On par quality-wise with 2009’s Journal For Plague Lovers, its forward-thinking attitude has encouraged “their best since Everything Must Go!” critical proclamations.
“We’ve had 12 albums in 20 years. You’re never gonna make a fucking masterpiece every album, but you try and keep some sense of quality control. But with this one, we could tell as soon as we’d given promo CDs out and played it to people early that we’d made the right moves. I think with Rewind The Film, much as I’m so happy we made it, it’s such a sad album that it was really difficult to play live. It’s not our natural space to be tender and intimate with each other.”
You were holding back the scissor kicks?
“Indeed!”
Maturity. Though maybe not on this campaign…

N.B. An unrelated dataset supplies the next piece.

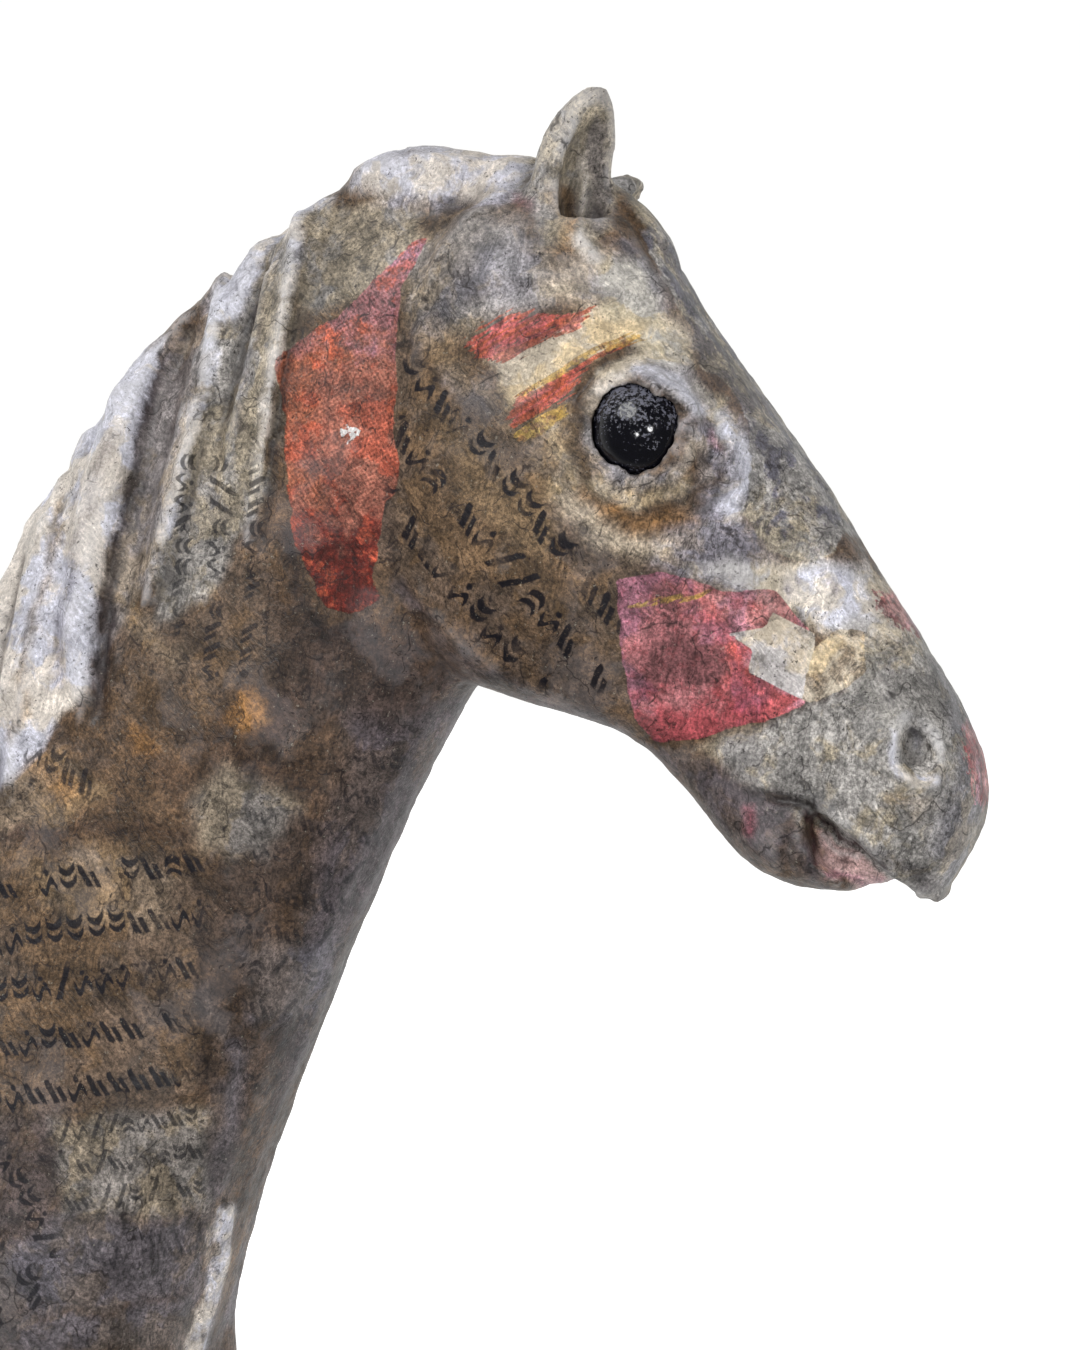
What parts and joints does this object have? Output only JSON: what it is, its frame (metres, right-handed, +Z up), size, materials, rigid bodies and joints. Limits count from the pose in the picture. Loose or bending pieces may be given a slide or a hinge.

“I’ve never smoked, I’ve never taken any drugs really, apart from painkillers. But when I’m on stage I’m totally transformed. I don’t know where it comes from. I look at some pictures of me when I’m four foot in the air with my legs apart thinking: ‘If I tried to do that at home, I’d never get up.’ I’d be in a heap on the floor calling my wife. ‘Call a fucking ambulance’! And yet, I put a pair of white jeans on, get on stage, and it takes me to a different place altogether. I’m really glad it does. I think that’s what's shown throughout all bad times and good times.”